From Jihadist to Statesman: The Controversial Welcome of Syria’s Ahmed al-Sharaa by Former CIA Director David Petraeus
In a striking scene at the 2025 Concordia Annual Summit in New York on September 22, Ahmed al-Sharaa—better known by his nom de guerre Abu Mohammad al-Jolani—sat onstage in a tailored suit, engaging in animated conversation with David Petraeus, the retired U.S. Army general and former CIA Director.
Once a key figure in al-Qaeda’s Syrian branch, al-Sharaa now leads Syria’s interim government as the head of Hayat Tahrir al-Sham (HTS), the Islamist rebel group that toppled Bashar al-Assad’s regime in a lightning offensive just nine months earlier.
Petraeus, who once oversaw al-Sharaa’s detention in Iraq and later directed covert CIA support for Syrian rebels, leaned in and declared, “Your success is our success,” before playfully asking if the new Syrian leader was getting enough sleep.
This warm exchange, captured on video and widely shared online, symbolized a dramatic pivot: from terrorist with a $10 million U.S. bounty on his head to welcomed interlocutor on the world stage.
The meeting underscores a profound shift in U.S. policy toward Syria, one that raises uncomfortable questions about alliances of convenience in the Middle East. Al-Sharaa, 43, has undergone a meticulously curated makeover. Gone is the turbaned jihadist who pledged allegiance to al-Qaeda in 2013; in its place is a pragmatic statesman advocating for minority rights, economic recovery, and diplomatic engagement.
Yet, beneath this rebranding lies a history of violence and ideological extremism that Petraeus himself helped shape—and now endorses.
From Al-Qaeda Enforcer to Rebel Commander
Al-Sharaa’s journey into militancy began in the chaos of post-9/11 Iraq.
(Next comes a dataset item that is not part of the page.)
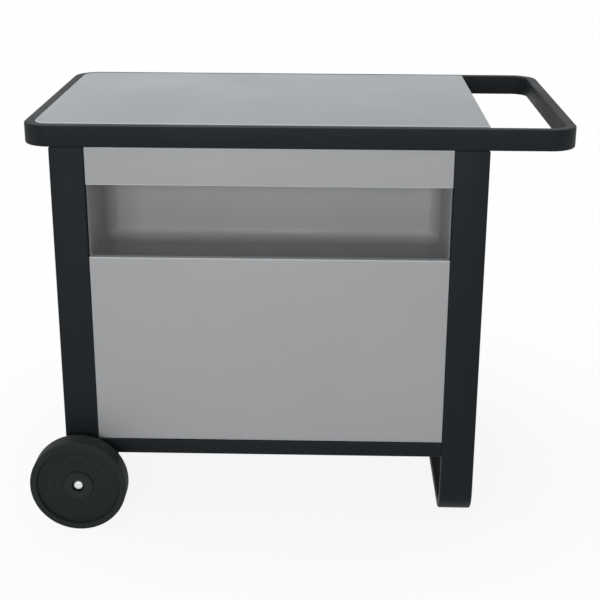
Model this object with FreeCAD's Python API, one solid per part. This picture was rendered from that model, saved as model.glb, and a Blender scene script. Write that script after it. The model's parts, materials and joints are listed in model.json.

Born in 1982 in the Golan Heights to a Palestinian family displaced by Israel’s 1967 occupation, he moved to Damascus as a child and later studied engineering.
Radicalized after the U.S. invasion of Iraq in 2003, he joined al-Qaeda in Mesopotamia, fighting American forces alongside Abu Musab al-Zarqawi. Captured in 2004, al-Sharaa was held at Camp Bucca, the sprawling U.S. detention facility that inadvertently became a breeding ground for jihadist networks, including the precursors to ISIS.
Released in 2008, he returned to Syria amid the 2011 Arab Spring uprisings. In 2012, al-Qaeda’s Iraq branch dispatched him to establish Jabhat al-Nusra, a Syrian affiliate that quickly became a dominant force in the anti-Assad insurgency. Under al-Sharaa’s leadership, Nusra carried out suicide bombings, assassinations, and sectarian attacks that killed hundreds of civilians, earning the group a U.S. terrorist designation in 2013 and a $10 million bounty on his head.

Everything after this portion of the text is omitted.